The above code shows synchronous inference, the input_blob is used as a key for the dictionary which is given as a parameter to the infer(). The infer() returns the result which is then returned by the function.

def asynchronous_inference(executable_net, request_id=0, image):    ### Get the input blob for the inference request
    input_blob = next(iter(executable_net.inputs))    ### Perform asynchronous inference
    executable_net.start_async(request_id=request_id, inputs={input_blob: image})    while True:
        status = executable_net.requests[request_id].wait(-1)
        if status == 0:
            break
        else:
            time.sleep(1)
    return executable_net

The above code shows the asynchronous inference, here we provide a request_id of the inference request(in case of multiple inferences). As mentioned above, asynchronous inference uses wait() to wait for the inference results to be available, if the results are available(status=0), then it comes out of the loop, else it waits for 1second. If we call wait(0), it will instantly return the status, even if the processing is not complete. But if we call wait(-1), it will wait for the process to complete.

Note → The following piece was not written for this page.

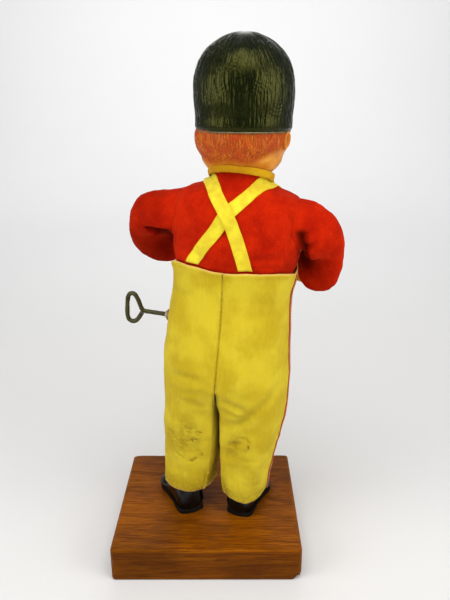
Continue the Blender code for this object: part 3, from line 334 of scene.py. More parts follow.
# --- materials ----------------------------------------------------------------------------------------
class Look:
    """A procedural material, built up node by node. Sizes are in millimetres."""

    def __init__(self, name, roughness=0.5, metallic=0.0, **inputs):
        self.made = bpy.data.materials.new(name)
        self.made.use_nodes = True
        self.tree = self.made.node_tree
        self.shader = self.tree.nodes["Principled BSDF"]
        self.put(self.shader, {"Roughness": roughness, "Metallic": metallic, **inputs})
        place = self.node("ShaderNodeTexCoord")
        self.at = self.math3("MULTIPLY", place.outputs["Object"], (1000, 1000, 1000))

    def put(self, node, inputs):
        for key, value in inputs.items():
            if isinstance(value, bpy.types.NodeSocket):
                self.tree.links.new(value, node.inputs[key])
            else:
                node.inputs[key].default_value = value

    def node(self, kind, inputs=None, **settings):
        made = self.tree.nodes.new(kind)
        for key, value in settings.items():
            setattr(made, key, value)
        self.put(made, inputs or {})
        return made

    def math(self, operation, a, b=0.0, clamp=False):
        return self.node("ShaderNodeMath", {0: a, 1: b}, operation=operation, use_clamp=clamp).outputs[0]

    def times(self, a, b, clamp=False):
        return self.math("MULTIPLY", a, b, clamp)

    def plus(self, a, b):
        return self.math("ADD", a, b)

    def minus(self, a, b):
        return self.math("SUBTRACT", a, b)

    def over(self, a, b):
        return self.math("DIVIDE", a, b)

    def math3(self, operation, a, b):
        return self.node("ShaderNodeVectorMath", {0: a, 1: b}, operation=operation).outputs[0]

    def noise(self, size, stretch=(1, 1, 1), detail=3.0, roughness=0.55, distortion=0.0, seed=0.0):
        """Noise with features of about size, stretched along each axis."""
        scale = tuple(1 / (size * s) for s in stretch)
        place = self.math3("MULTIPLY", self.at, scale)
        place = self.math3("ADD", place, (seed, seed * 1.7, seed * 0.6))
        inputs = {
            "Vector": place, "Scale": 1.0, "Detail": detail, "Roughness": roughness,
            "Distortion": distortion,
        }
        return self.node("ShaderNodeTexNoise", inputs).outputs["Fac"]

    def ramp(self, value, *stops, ease="EASE"):
        made = self.node("ShaderNodeValToRGB", {"Fac": value})
        made.color_ramp.interpolation = ease
        elements = made.color_ramp.elements
        while len(elements) < len(stops):
            elements.new(0.5)
        for element, (position, colour) in zip(elements, stops):
            element.position = position
            element.color = (*colour, 1) if hasattr(colour, "__len__") else (colour, colour, colour, 1)
        return made.outputs["Color"]

    def mix(self, share, a, b):
        made = self.node("ShaderNodeMix", data_type="RGBA", blend_type="MIX")
        for socket, value in ((made.inputs[0], share), (made.inputs[6], a), (made.inputs[7], b)):
            if isinstance(value, bpy.types.NodeSocket):
                self.tree.links.new(value, socket)
            else:
                socket.default_value = (*value, 1) if hasattr(value, "__len__") and len(value) == 3 else value
        return made.outputs[2]

    def mark(self, name):
        """A value stored on the mesh's points."""
        return self.node("ShaderNodeAttribute", attribute_name=name).outputs["Fac"]

    def part(self, vector, axis):
        return self.node("ShaderNodeSeparateXYZ", {0: vector}).outputs[axis]

    def uv(self):
        return self.node("ShaderNodeTexCoord").outputs["UV"]

    def relief(self, *layers):
        """Bumps from (height, depth in mm) layers."""
        normal = None
        for height, depth in layers:
            inputs = {"Height": height, "Distance": depth * MM, "Strength": 1.0}
            if normal:
                inputs["Normal"] = normal
            normal = self.node("ShaderNodeBump", inputs).outputs["Normal"]
        self.put(self.shader, {"Normal": normal})

    def colour(self, value):
        self.put(
            self.shader, {"Base Color": value if isinstance(value, bpy.types.NodeSocket) else (*value, 1)},
        )

    def done(self, **inputs):
        self.put(self.shader, {key.replace("_", " "): value for key, value in inputs.items()})
        return self.made


def srgb(r, g, b):
    """A colour from 0-255 screen values."""
    return tuple((v / 255 / 12.92) if v <= 10 else ((v / 255 + 0.055) / 1.055) ** 2.4 for v in (r, g, b))


def felt_look(name, base, deep, warm):
    look = Look(name, roughness=0.95)
    broad = look.noise(11, detail=3)
    fleck = look.noise(0.9, detail=4, roughness=0.7, seed=3)
    tone = look.mix(look.ramp(broad, (0.32, 0.0), (0.68, 1.0)), deep, base)
    tone = look.mix(look.ramp(fleck, (0.52, 0.0), (0.75, 0.55)), tone, warm)
    shade = look.mark("shade")
    tone = look.mix(look.times(shade, 0.93, clamp=True), tone, tuple(0.06 * v for v in base))
    look.colour(tone)
    fibres = look.noise(0.28, stretch=(1, 1, 1), detail=3, roughness=0.75, distortion=1.4, seed=9)
    lint = look.noise(1.6, detail=3, roughness=0.6, distortion=0.8, seed=5)
    look.relief((fibres, 0.10), (lint, 0.30))
    return look.done(
        Sheen_Weight=0.12, Sheen_Roughness=0.5, Sheen_Tint=(1.0, 0.16, 0.03, 1), Specular_IOR_Level=0.04
    )


THREAD = 0.42  # distance between threads of the cotton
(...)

Hence, asynchronous inference does not block the main thread as done in synchronous inference.

Handling Output

Let’s see how we can extract the results from an asynchronous inference request.

def asynchronous_inference(executable_net, request_id=0, image):    ### Get the output_blob
    output_blob = next(iter(executable_net.outputs))    ### Get the status
    status = executable_net.requests[request_id].wait(-1)
    
    if status == 0:
        result = executable_net.requests[request_id].outputs[output_blob]
        return result

As mentioned above “outputs” is a dictionary which holds the output from the network model. The “output_blob” acts as a key to access a particular output.

Thank you so much for reading this article. I hope by now you have a proper understanding of an Inference Engine.